Auch 3Com will mit der Future-I/O-Gemeinde zusammenarbeiten. Da das neue Buskonzept auf Netzwerk-Technologie (Switching) basiert, möchte das Unternehmen sein Know-how gewinnbringend einsetzen und eigene Controllerchips fertigen.

Die Allianz der Future-I/O-Gruppe stellt eine starke Technologiemacht gegen Intel dar. Die größten Hersteller von Midrange- und Enterprise-Servertechnologie stehen nun gegen NGIO. Intel kann als starke Partner, die auch im Enterprise-Server-Markt eine Rolle spielen, nur noch Sun und Siemens vorweisen. Außerdem könnten sich dem Prozessor- giganten noch andere Hindernisse in den Weg stellen. Unbestätigten IBM-Quellen zufolge verletzen einige Technologien der NGIO-Spezifikation Patente von IBM und Tandon (hundertprozentige Compaq-Tochter). Das ist nicht verwunderlich. Intel-Entwickler weisen IBMs S/390 G5 als "Reference Standard" für ihre Technologie aus.

Der Streit betrifft die Kunden zwar noch nicht unmittelbar. IT- Verantwortliche müssen sich bei Entscheidungen über zukünftige Serveranschaffungen aber bald auf einen Hersteller und damit ein I/O-System festlegen.
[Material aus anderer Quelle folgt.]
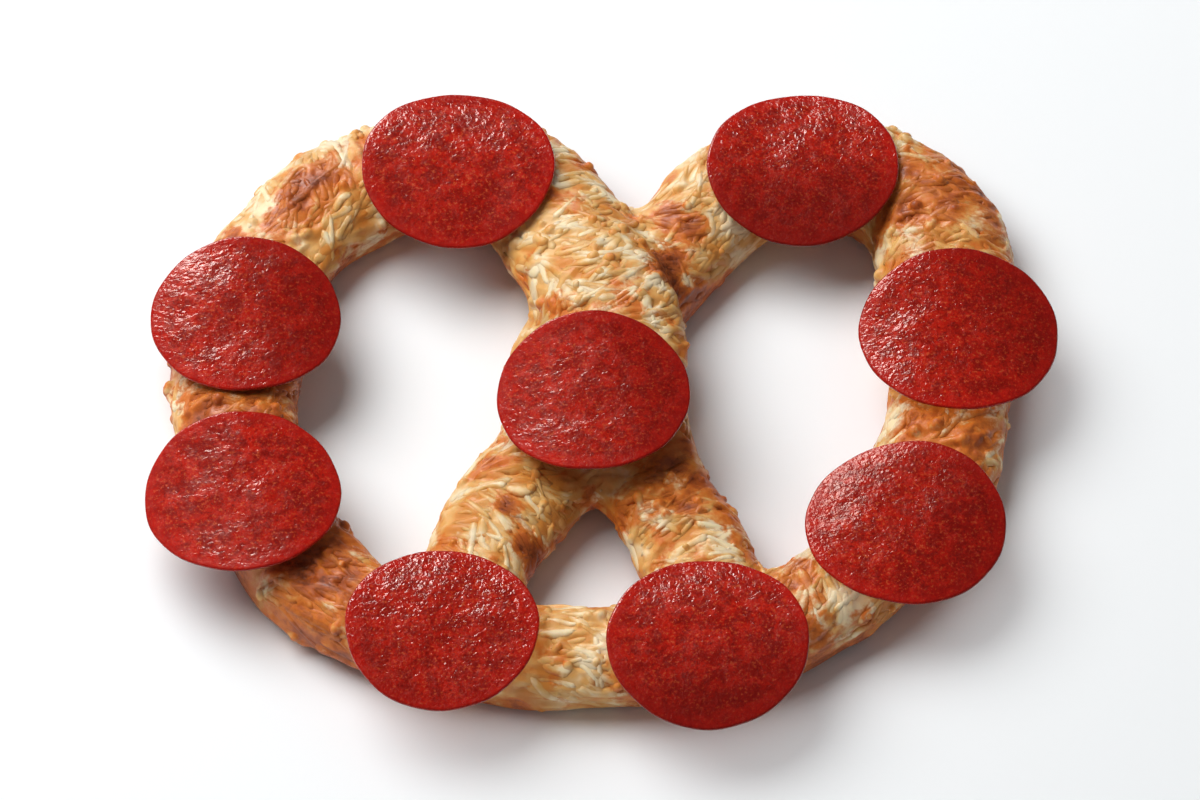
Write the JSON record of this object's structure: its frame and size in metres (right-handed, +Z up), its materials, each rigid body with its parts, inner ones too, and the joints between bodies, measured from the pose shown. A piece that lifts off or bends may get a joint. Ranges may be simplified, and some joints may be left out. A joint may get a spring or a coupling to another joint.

Status der I/O-Technologien

Intels Next Generation I/O ist der endgültigen Standardisierung bereits recht nahe. Die offizielle Freigabe der Spezifikation soll auf dem Intel Developer Forum am 22. Februar erfolgen. Eine genaue Dokumentation des I/O-Systems (Stand: Oktober 1998) und die Unterlagen für Lizenznehmer liegen bei Intel auf der Web-Site : http://developer.intel.com/design/servers/future_server_io/index.h tm.

Die ersten Vorstellungen von NGIO fanden bereits auf den Intel- Konferenzen im Herbst des letzten Jahres statt. Das Design kooperiert mit bestehenden Technologien wie I2O und VIA (Virtual Interface Architecture, siehe CW Nr. 51, Seite 25).

Future I/O wurde bislang noch nicht öffentlich präsentiert. Es sind auch noch kaum Informationen über die Architektur zu bekommen. Das System soll auf einer Konferenz der Future-I/O- Partner am 12. Februar in USA vorgestellt werden.